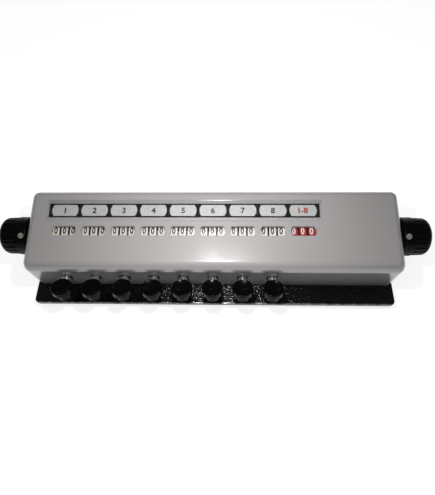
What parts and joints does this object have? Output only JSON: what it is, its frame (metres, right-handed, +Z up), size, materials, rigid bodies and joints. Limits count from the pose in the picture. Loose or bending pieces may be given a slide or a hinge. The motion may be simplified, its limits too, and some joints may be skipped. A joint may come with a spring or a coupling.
{
  "type": "differential cell counter",
  "caption": "Desktop tally counter with push keys, three-digit number windows, a total counter and a reset knob at each end.",
  "frame": {"origin": "on the table under the middle of the base plate", "axes": "+X to the user's right along the row of keys, +Y from the user to the back, +Z up"},
  "size_m": [0.349, 0.0874, 0.0536],
  "materials": {
    "cover_paint": "glossy light warm grey enamel",
    "base_paint": "black wrinkle enamel",
    "foot_rubber": "matt black rubber",
    "label_black": "printed black label",
    "guard_clear": "clear acrylic, polished",
    "frame_steel": "zinc-plated sheet",
    "bright_steel": "ground steel",
    "bush_brass": "turned brass",
    "knob_black": "glossy black moulded plastic",
    "key_black": "glossy black moulded plastic",
    "nickel": "nickel plate",
    "stem_chrome": "bright chrome plate",
    "wheel_white": "white moulded plastic",
    "wheel_red": "red moulded plastic"
  },
  "bodies": {
    "root": {"cover": "cover_paint", "base_plate": "base_paint", "rubber_feet": "foot_rubber", "label_strip": "label_black", "label_guard": "guard_clear", "left_end_plate": "frame_steel", "right_end_plate": "frame_steel", "key_comb": "frame_steel", "key_rod": "bright_steel", "key_springs": "bright_steel", "shaft_bushes": "bush_brass", "base_screws": "bright_steel"},
    "key_1": {"key_lever_1": "stem_chrome", "key_knob_1": "key_black"},
    "key_2": {"key_lever_2": "stem_chrome", "key_knob_2": "key_black"},
    "key_3": {"key_lever_3": "stem_chrome", "key_knob_3": "key_black"},
    "key_4": {"key_lever_4": "stem_chrome", "key_knob_4": "key_black"},
    "key_5": {"key_lever_5": "stem_chrome", "key_knob_5": "key_black"},
    "key_6": {"key_lever_6": "stem_chrome", "key_knob_6": "key_black"},
    "key_7": {"key_lever_7": "stem_chrome", "key_knob_7": "key_black"},
    "key_8": {"key_lever_8": "stem_chrome", "key_knob_8": "key_black"},
    "total_bar": {"total_bar": "frame_steel"},
    "reset": {"reset_shaft": "bright_steel", "left_reset_knob": "knob_black", "right_reset_knob": "knob_black", "knob_set_screws": "nickel"},
    "units_wheel_1": {"units_wheel_1": "wheel_white"},
    "tens_wheel_1": {"tens_wheel_1": "wheel_white"},
    "hundreds_wheel_1": {"hundreds_wheel_1": "wheel_white"},
    "units_wheel_2": {"units_wheel_2": "wheel_white"},
    "tens_wheel_2": {"tens_wheel_2": "wheel_white"},
    "hundreds_wheel_2": {"hundreds_wheel_2": "wheel_white"},
    "units_wheel_3": {"units_wheel_3": "wheel_white"},
    "tens_wheel_3": {"tens_wheel_3": "wheel_white"},
    "hundreds_wheel_3": {"hundreds_wheel_3": "wheel_white"},
    "units_wheel_4": {"units_wheel_4": "wheel_white"},
    "tens_wheel_4": {"tens_wheel_4": "wheel_white"},
    "hundreds_wheel_4": {"hundreds_wheel_4": "wheel_white"},
    "units_wheel_5": {"units_wheel_5": "wheel_white"},
    "tens_wheel_5": {"tens_wheel_5": "wheel_white"},
    "hundreds_wheel_5": {"hundreds_wheel_5": "wheel_white"},
    "units_wheel_6": {"units_wheel_6": "wheel_white"},
    "tens_wheel_6": {"tens_wheel_6": "wheel_white"},
    "hundreds_wheel_6": {"hundreds_wheel_6": "wheel_white"},
    "units_wheel_7": {"units_wheel_7": "wheel_white"},
    "tens_wheel_7": {"tens_wheel_7": "wheel_white"},
    "hundreds_wheel_7": {"hundreds_wheel_7": "wheel_white"},
    "units_wheel_8": {"units_wheel_8": "wheel_white"},
    "tens_wheel_8": {"tens_wheel_8": "wheel_white"},
    "hundreds_wheel_8": {"hundreds_wheel_8": "wheel_white"},
    "units_wheel_total": {"units_wheel_total": "wheel_red"},
    "tens_wheel_total": {"tens_wheel_total": "wheel_red"},
    "hundreds_wheel_total": {"hundreds_wheel_total": "wheel_red"}
  },
  "joints": [
    {"name": "key_1_press", "type": "hinge", "parent": "root", "child": "key_1", "pos_m": [-0.1194, 0.03425, 0.0182], "axis": [1, 0, 0], "range_deg": [0, 4.5], "stiffness_Nm_per_rad": 0.7, "springref_deg": -6.53},
    {"name": "key_2_press", "type": "hinge", "parent": "root", "child": "key_2", "pos_m": [-0.0954, 0.03425, 0.0182], "axis": [1, 0, 0], "range_deg": [0, 4.5], "stiffness_Nm_per_rad": 0.7, "springref_deg": -6.53},
    {"name": "key_3_press", "type": "hinge", "parent": "root", "child": "key_3", "pos_m": [-0.0714, 0.03425, 0.0182], "axis": [1, 0, 0], "range_deg": [0, 4.5], "stiffness_Nm_per_rad": 0.7, "springref_deg": -6.53},
    {"name": "key_4_press", "type": "hinge", "parent": "root", "child": "key_4", "pos_m": [-0.0474, 0.03425, 0.0182], "axis": [1, 0, 0], "range_deg": [0, 4.5], "stiffness_Nm_per_rad": 0.7, "springref_deg": -6.53},
    {"name": "key_5_press", "type": "hinge", "parent": "root", "child": "key_5", "pos_m": [-0.0234, 0.03425, 0.0182], "axis": [1, 0, 0], "range_deg": [0, 4.5], "stiffness_Nm_per_rad": 0.7, "springref_deg": -6.53},
    {"name": "key_6_press", "type": "hinge", "parent": "root", "child": "key_6", "pos_m": [0.0006, 0.03425, 0.0182], "axis": [1, 0, 0], "range_deg": [0, 4.5], "stiffness_Nm_per_rad": 0.7, "springref_deg": -6.53},
    {"name": "key_7_press", "type": "hinge", "parent": "root", "child": "key_7", "pos_m": [0.0246, 0.03425, 0.0182], "axis": [1, 0, 0], "range_deg": [0, 4.5], "stiffness_Nm_per_rad": 0.7, "springref_deg": -6.53},
    {"name": "key_8_press", "type": "hinge", "parent": "root", "child": "key_8", "pos_m": [0.0486, 0.03425, 0.0182], "axis": [1, 0, 0], "range_deg": [0, 4.5], "stiffness_Nm_per_rad": 0.7, "springref_deg": -6.53},
    {"name": "total_bar_swing", "type": "hinge", "parent": "root", "child": "total_bar", "pos_m": [0, 0.03425, 0.0182], "axis": [1, 0, 0], "range_deg": [0, 4.5], "stiffness_Nm_per_rad": 0.5, "springref_deg": -5.73},
    {"name": "reset_turn", "type": "hinge", "parent": "root", "child": "reset", "pos_m": [0, 0.01125, 0.0317], "axis": [1, 0, 0], "continuous": true},
    {"name": "units_1_turn", "type": "hinge", "parent": "root", "child": "units_wheel_1", "pos_m": [-0.11245, 0.01125, 0.0317], "axis": [1, 0, 0], "continuous": true},
    {"name": "tens_1_turn", "type": "hinge", "parent": "root", "child": "tens_wheel_1", "pos_m": [-0.1194, 0.01125, 0.0317], "axis": [1, 0, 0], "continuous": true},
    {"name": "hundreds_1_turn", "type": "hinge", "parent": "root", "child": "hundreds_wheel_1", "pos_m": [-0.12635, 0.01125, 0.0317], "axis": [1, 0, 0], "continuous": true},
    {"name": "units_2_turn", "type": "hinge", "parent": "root", "child": "units_wheel_2", "pos_m": [-0.08845, 0.01125, 0.0317], "axis": [1, 0, 0], "continuous": true},
    {"name": "tens_2_turn", "type": "hinge", "parent": "root", "child": "tens_wheel_2", "pos_m": [-0.0954, 0.01125, 0.0317], "axis": [1, 0, 0], "continuous": true},
    {"name": "hundreds_2_turn", "type": "hinge", "parent": "root", "child": "hundreds_wheel_2", "pos_m": [-0.10235, 0.01125, 0.0317], "axis": [1, 0, 0], "continuous": true},
    {"name": "units_3_turn", "type": "hinge", "parent": "root", "child": "units_wheel_3", "pos_m": [-0.06445, 0.01125, 0.0317], "axis": [1, 0, 0], "continuous": true},
    {"name": "tens_3_turn", "type": "hinge", "parent": "root", "child": "tens_wheel_3", "pos_m": [-0.0714, 0.01125, 0.0317], "axis": [1, 0, 0], "continuous": true},
    {"name": "hundreds_3_turn", "type": "hinge", "parent": "root", "child": "hundreds_wheel_3", "pos_m": [-0.07835, 0.01125, 0.0317], "axis": [1, 0, 0], "continuous": true},
    {"name": "units_4_turn", "type": "hinge", "parent": "root", "child": "units_wheel_4", "pos_m": [-0.04045, 0.01125, 0.0317], "axis": [1, 0, 0], "continuous": true},
    {"name": "tens_4_turn", "type": "hinge", "parent": "root", "child": "tens_wheel_4", "pos_m": [-0.0474, 0.01125, 0.0317], "axis": [1, 0, 0], "continuous": true},
    {"name": "hundreds_4_turn", "type": "hinge", "parent": "root", "child": "hundreds_wheel_4", "pos_m": [-0.05435, 0.01125, 0.0317], "axis": [1, 0, 0], "continuous": true},
    {"name": "units_5_turn", "type": "hinge", "parent": "root", "child": "units_wheel_5", "pos_m": [-0.01645, 0.01125, 0.0317], "axis": [1, 0, 0], "continuous": true},
    {"name": "tens_5_turn", "type": "hinge", "parent": "root", "child": "tens_wheel_5", "pos_m": [-0.0234, 0.01125, 0.0317], "axis": [1, 0, 0], "continuous": true},
    {"name": "hundreds_5_turn", "type": "hinge", "parent": "root", "child": "hundreds_wheel_5", "pos_m": [-0.03035, 0.01125, 0.0317], "axis": [1, 0, 0], "continuous": true},
    {"name": "units_6_turn", "type": "hinge", "parent": "root", "child": "units_wheel_6", "pos_m": [0.00755, 0.01125, 0.0317], "axis": [1, 0, 0], "continuous": true},
    {"name": "tens_6_turn", "type": "hinge", "parent": "root", "child": "tens_wheel_6", "pos_m": [0.0006, 0.01125, 0.0317], "axis": [1, 0, 0], "continuous": true},
    {"name": "hundreds_6_turn", "type": "hinge", "parent": "root", "child": "hundreds_wheel_6", "pos_m": [-0.00635, 0.01125, 0.0317], "axis": [1, 0, 0], "continuous": true},
    {"name": "units_7_turn", "type": "hinge", "parent": "root", "child": "units_wheel_7", "pos_m": [0.03155, 0.01125, 0.0317], "axis": [1, 0, 0], "continuous": true},
    {"name": "tens_7_turn", "type": "hinge", "parent": "root", "child": "tens_wheel_7", "pos_m": [0.0246, 0.01125, 0.0317], "axis": [1, 0, 0], "continuous": true},
    {"name": "hundreds_7_turn", "type": "hinge", "parent": "root", "child": "hundreds_wheel_7", "pos_m": [0.01765, 0.01125, 0.0317], "axis": [1, 0, 0], "continuous": true},
    {"name": "units_8_turn", "type": "hinge", "parent": "root", "child": "units_wheel_8", "pos_m": [0.05555, 0.01125, 0.0317], "axis": [1, 0, 0], "continuous": true},
    {"name": "tens_8_turn", "type": "hinge", "parent": "root", "child": "tens_wheel_8", "pos_m": [0.0486, 0.01125, 0.0317], "axis": [1, 0, 0], "continuous": true},
    {"name": "hundreds_8_turn", "type": "hinge", "parent": "root", "child": "hundreds_wheel_8", "pos_m": [0.04165, 0.01125, 0.0317], "axis": [1, 0, 0], "continuous": true},
    {"name": "units_total_turn", "type": "hinge", "parent": "root", "child": "units_wheel_total", "pos_m": [0.07955, 0.01125, 0.0317], "axis": [1, 0, 0], "continuous": true},
    {"name": "tens_total_turn", "type": "hinge", "parent": "root", "child": "tens_wheel_total", "pos_m": [0.0726, 0.01125, 0.0317], "axis": [1, 0, 0], "continuous": true},
    {"name": "hundreds_total_turn", "type": "hinge", "parent": "root", "child": "hundreds_wheel_total", "pos_m": [0.06565, 0.01125, 0.0317], "axis": [1, 0, 0], "continuous": true}
  ],
  "couplings": [
    {"joint": "tens_1_turn", "follows": "units_1_turn", "ratio": 0.1},
    {"joint": "hundreds_1_turn", "follows": "units_1_turn", "ratio": 0.01},
    {"joint": "tens_2_turn", "follows": "units_2_turn", "ratio": 0.1},
    {"joint": "hundreds_2_turn", "follows": "units_2_turn", "ratio": 0.01},
    {"joint": "tens_3_turn", "follows": "units_3_turn", "ratio": 0.1},
    {"joint": "hundreds_3_turn", "follows": "units_3_turn", "ratio": 0.01},
    {"joint": "tens_4_turn", "follows": "units_4_turn", "ratio": 0.1},
    {"joint": "hundreds_4_turn", "follows": "units_4_turn", "ratio": 0.01},
    {"joint": "tens_5_turn", "follows": "units_5_turn", "ratio": 0.1},
    {"joint": "hundreds_5_turn", "follows": "units_5_turn", "ratio": 0.01},
    {"joint": "tens_6_turn", "follows": "units_6_turn", "ratio": 0.1},
    {"joint": "hundreds_6_turn", "follows": "units_6_turn", "ratio": 0.01},
    {"joint": "tens_7_turn", "follows": "units_7_turn", "ratio": 0.1},
    {"joint": "hundreds_7_turn", "follows": "units_7_turn", "ratio": 0.01},
    {"joint": "tens_8_turn", "follows": "units_8_turn", "ratio": 0.1},
    {"joint": "hundreds_8_turn", "follows": "units_8_turn", "ratio": 0.01},
    {"joint": "tens_total_turn", "follows": "units_total_turn", "ratio": 0.1},
    {"joint": "hundreds_total_turn", "follows": "units_total_turn", "ratio": 0.01}
  ]
}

▬▬▬▬▬▬▬▬▬▬

● **Task directions**
Where a line above holds the string "from", show that line.

● **Solution to this problem**
What parts and joints does this object have? Output only JSON: what it is, its frame (metres, right-handed, +Z up), size, materials, rigid bodies and joints. Limits count from the pose in the picture. Loose or bending pieces may be given a slide or a hinge. The motion may be simplified, its limits too, and some joints may be skipped. A joint may come with a spring or a coupling.
  "frame": {"origin": "on the table under the middle of the base plate", "axes": "+X to the user's right along the row of keys, +Y from the user to the back, +Z up"},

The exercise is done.